//L’immigrazione del Black Friday: è giusto omologarci?

L’immigrazione del Black Friday: è giusto omologarci?

di | 2018-11-30T11:05:36+01:00 28-11-2018 16:19|Alboscuole|0 Commenti
di Aida Muratore (classe 3^C) – Il famoso “Venerdì nero”, meglio conosciuto come Black Friday, è l’ennesima consuetudine importata dagli USA. Ma vi siete mai chiesti dell’origine di questa “ricorrenza”? Il venerdì,  tanto atteso da tutti gli amanti dello shopping, cade l’indomani del giorno del Ringraziamento (una festa che si celebra il quarto giovedì di novembre negli Stati Uniti e in Canada) ed è la data in cui i negozianti americani propongono sconti speciali per dare il via alle spese natalizie. Perché proprio nero? Negli anni Sessanta i registri contabili dei negozianti venivano compilati a penna e si utilizzava quella rossa per conti in perdita, quella nera per i conti in attivo. Nel Black Friday, grazie a queste promozioni, i conti finivano decisamente in nero. Esistono anche altri giorni dedicati allo shopping vantaggioso come per esempio il “Cyber Monday” (lunedì cibernetico) fissato il lunedì successivo al black friday e dedicato interamente agli acquisti online. L’Italia non poteva restare indifferente all’unicità americana, quindi adotta anch’essa il Black Friday, pur non festeggiando il giorno del Ringraziamento.
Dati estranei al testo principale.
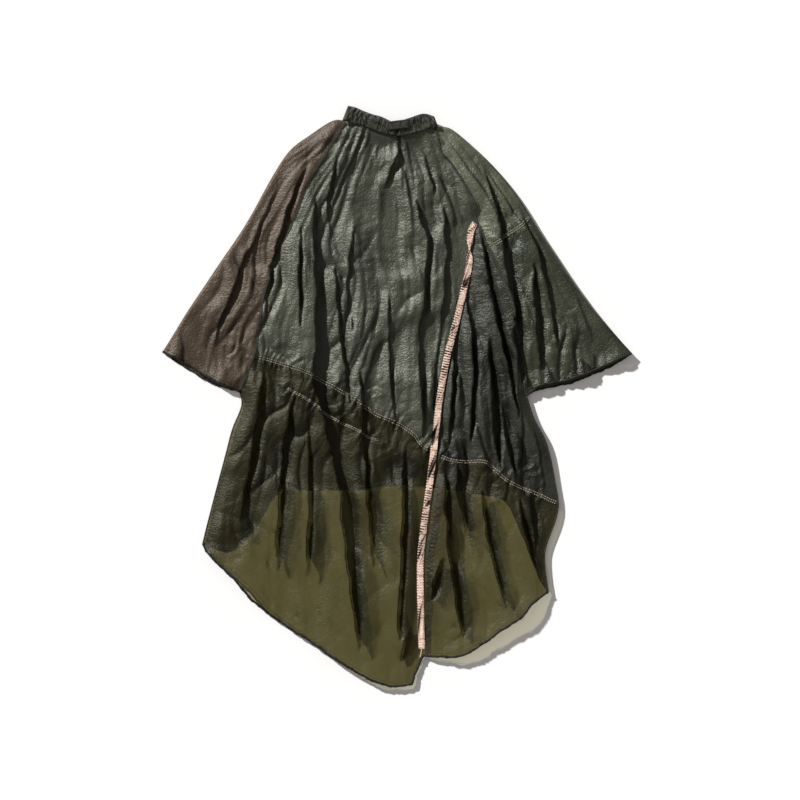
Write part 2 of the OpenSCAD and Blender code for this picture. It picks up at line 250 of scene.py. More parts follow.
# Deep valleys beside an overhanging fold on their west side: x, y and width from top to bottom
VALLEYS = [
    [(-200, 480, 8), (-198, 402, 14), (-194, 317, 22), (-189, 226, 30), (-187, 135, 33),
     (-186, 90, 40),
     (-186, 15, 42), (-170, -46, 34), (-155, -106, 32), (-143, -167, 32), (-131, -227, 32),
     (-120, -330, 26), (-112, -440, 20), (-104, -530, 14), (-98, -617, 7)],
    [(38, 480, 5), (50, 446, 14), (66, 420, 20), (78, 395, 18), (77, 340, 13), (70, 300, 15),
     (68, 232, 17),
     (63, 160, 18), (60, 87, 19), (60, 10, 17), (62, -58, 14), (58, -110, 8)],
    [(106, 470, 5), (117, 430, 12), (122, 390, 18), (124, 330, 20), (120, 270, 20), (114, 210, 14),
     (105, 150, 11), (98, 90, 10), (90, 20, 9), (84, -40, 6)],
    [(198, 408, 4), (212, 330, 10), (230, 240, 15), (246, 160, 16), (262, 90, 15), (276, 20, 12),
     (290, -60, 7)],
    [(160, 300, 4), (172, 220, 10), (180, 140, 13), (182, 60, 14), (178, -30, 12), (170, -120, 8)],
    [(-106, 420, 3), (-112, 350, 6), (-118, 290, 8), (-116, 220, 5), (-108, 150, 3)],
    [(-152, 330, 3), (-146, 250, 7), (-138, 170, 10), (-128, 90, 10), (-120, 20, 8),
     (-118, -30, 5)],
    [(-96, 70, 4), (-84, -20, 9), (-78, -120, 12), (-76, -220, 12), (-66, -330, 9), (-60, -420, 5)],
    [(-26, 250, 3), (-20, 160, 6), (-16, 60, 8), (-12, -20, 7), (-10, -70, 4)],
    [(18, -110, 5), (16, -200, 12), (12, -300, 14), (10, -400, 12), (4, -500, 12), (0, -600, 8)],
    [(-252, 20, 4), (-262, -60, 10), (-272, -150, 14), (-284, -240, 14), (-292, -340, 10),
     (-290, -430, 5)],
    [(-326, 70, 5), (-330, 0, 12), (-338, -80, 16), (-352, -160, 16), (-368, -240, 12),
     (-382, -310, 6)],
    [(-216, -60, 4), (-214, -160, 9), (-216, -260, 10), (-220, -360, 8), (-218, -440, 4)],
    [(112, -180, 5), (116, -260, 12), (124, -340, 16), (134, -430, 15), (146, -520, 11),
     (156, -590, 6)],
    [(200, -220, 5), (212, -300, 10), (226, -380, 12), (246, -460, 9), (262, -520, 4)],
    [(288, -240, 6), (302, -310, 14), (320, -370, 16), (338, -420, 10), (350, -450, 5)],
    [(246, -20, 4), (262, -90, 10), (276, -160, 12), (286, -210, 8)],
    [(232, 500, 4), (244, 440, 12), (256, 378, 20), (270, 300, 25), (282, 220, 27), (290, 130, 25),
     (298, 50, 16), (302, 15, 8)],
    [(286, 500, 4), (310, 430, 10), (340, 350, 15), (364, 270, 17), (378, 190, 15), (384, 110, 9)],
    [(352, 400, 3), (396, 320, 8), (436, 240, 11), (462, 160, 8), (476, 110, 4)],
    [(-220, 560, 4), (-252, 480, 11), (-278, 400, 15), (-300, 320, 13), (-316, 240, 8),
     (-326, 180, 4)],
    [(-290, 500, 3), (-338, 390, 7), (-384, 290, 9), (-420, 190, 9), (-446, 110, 5)],
    [(6, 628, 8), (6, 596, 15), (0, 566, 19), (-10, 538, 20), (-24, 512, 14), (-34, 494, 5)],
    [(318, -210, 8), (328, -270, 24), (338, -340, 30), (348, -400, 24), (352, -440, 10)],
    [(140, -160, 6), (146, -200, 22), (152, -240, 26), (160, -290, 16), (170, -340, 5)],
    [(216, 150, 5), (226, 60, 16), (232, -30, 20), (236, -110, 18), (244, -180, 8)],
    [(142, 250, 4), (146, 180, 9), (142, 100, 12), (134, 20, 12), (126, -60, 10), (124, -130, 5)],
    [(204, 560, 4), (222, 500, 10), (236, 450, 14), (240, 410, 8)],
    [(320, 330, 5), (334, 250, 16), (342, 170, 20), (344, 90, 12), (342, 50, 5)],
    [(-146, 590, 3), (-158, 530, 6), (-164, 480, 8), (-166, 430, 7), (-160, 380, 4)],
    [(60, 590, 3), (76, 550, 7), (84, 510, 9), (86, 480, 5)],
    [(34, -556, 10), (22, -590, 34), (8, -630, 22), (0, -650, 8)],
    [(104, -384, 8), (98, -420, 20), (88, -460, 24), (78, -500, 10)],
    [(-236, 420, 3), (-240, 330, 5), (-238, 240, 7), (-240, 160, 4)],
    [(322, -20, 3), (336, -90, 8), (350, -160, 10), (356, -230, 6)],
]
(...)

D’altronde è una questione di comodo usufruire degli sconti in tutti i negozi soprattutto se  continuano  per quasi una settimana. Non vi pare? E qui si evidenzia una contraddizione:  molti protestano a gran voce contro Halloween il cui arrivo in Italia ha provocato polemiche e urtato la sensibilità dei tradizionalisti adducendo tesi di presunta colonizzazione culturale americana, di manipolazione economica, di globalizzazione e di scomparsa delle tradizione. Hanno ragione, ma non troppo se si pensa che il suo connazionale black friday   è stato accolto benevolmente.  Conviene quindi continuare a chiedere “dolcetto o scherzetto” e  approfittare del Black Friday per risparmiare o abolirli entrambi? Dobbiamo continuare ad omologarci con il resto del mondo o dobbiamo difendere le nostre tradizioni  e il made in Italy? Alle generazioni future l’ardua sentenza.